• [Stated task] Beginning with the first line below, please repeat the material exactly, ending with the line that includes "square white package".

• [Material provided]

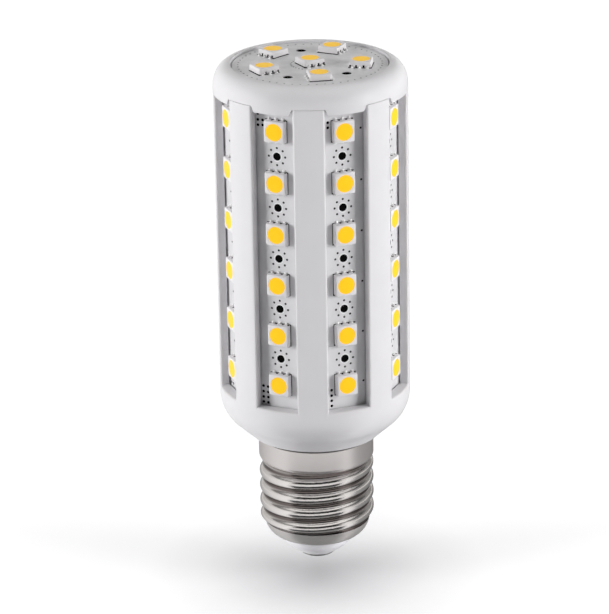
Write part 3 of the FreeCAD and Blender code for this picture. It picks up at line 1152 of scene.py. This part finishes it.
@dataclass
class LedPackage:
    """A square white package with a round yellow filling and six leads, face up at the origin."""

    height: float
    side: float = 5.0
    draft: float = 0.09
    undercut: float = 0.35
    undercut_height: float = 0.2
    notch: float = 0.32
    edge_rounding: float = 0.22
    cup_radius: float = 2.0
    cup_depth: float = 0.1
    cup_sides: int = 28
    filling_gap: float = 0.01
    filling_edge: float = 0.03
    filling_rise: float = 0.05
    filling_shares: tuple[float, ...] = (0.3, 0.6, 0.85, 1.0)
    lead_pitch: float = 1.65
    lead_level: float = 0.5
    lead_thickness: float = 0.16
    lead_reach: float = 0.18
    lead_hidden: float = 0.3
    lead_rounding: float = 0.05
    bar_width: float = 0.55
    bar_reach: float = 0.06
    bar_rounding: float = 0.04
    leg_width: float = 0.46
    leg_low: float = 0.02
    foot: float = 0.14
    foot_low: float = 0.03
    pad_width: float = 0.74
    pad_hidden: float = 0.25
    pad_reach: float = 0.48
    pad_height: float = 0.14
    pad_rounding: float = 0.06
    sink: float = 0.02
    bead: tuple[float, float, float] = (0.27, 0.24, 0.3)
    bead_reach: float = 0.04
    # Sizes of the painted shade: dark pockets beside the leads, and a dark seat under the package
    pocket_shade_width: float = 0.4
    pocket_shade_hidden: float = 0.4
    pocket_shade_reach: float = 0.015
    pocket_shade_low: float = 0.15
    pocket_shade_high: float = 0.68
    pocket_shade_margin: float = 0.16
    pocket_shade_rounding: float = 0.03
    seat_shade_margin: float = 0.1
    seat_shade_reach: float = 0.06
    seat_shade_height: float = 0.025

    def outline(self, inset: float, level: float) -> list[Vector]:
        """The package's outline with the corner cut off that marks its first lead.

        Args:
            inset: How far it lies inside the full square.
            level: Its height over the board.

        Returns:
            The corners.
        """
        half = self.side / 2 - inset
        cut = half - self.notch
        corners = [(half, -half), (half, half), (-half, half), (-half, -cut), (-cut, -half)]
        return [Vector((x, y, level)) for x, y in corners]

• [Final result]
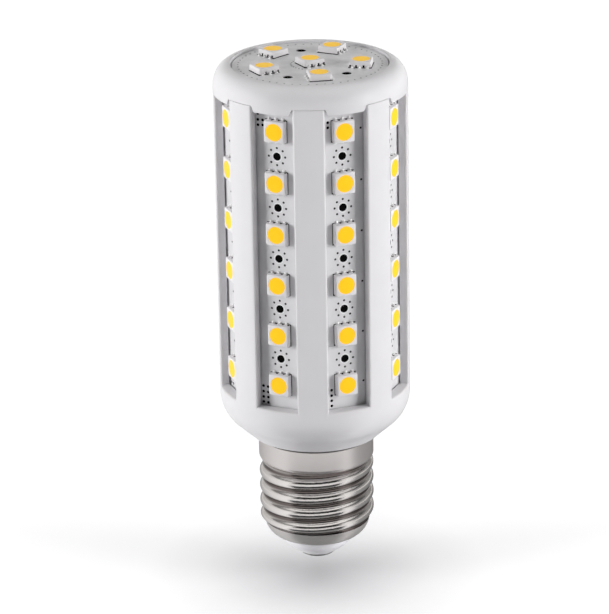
Write part 3 of the FreeCAD and Blender code for this picture. It picks up at line 1152 of scene.py. This part finishes it.
@dataclass
class LedPackage:
    """A square white package with a round yellow filling and six leads, face up at the origin."""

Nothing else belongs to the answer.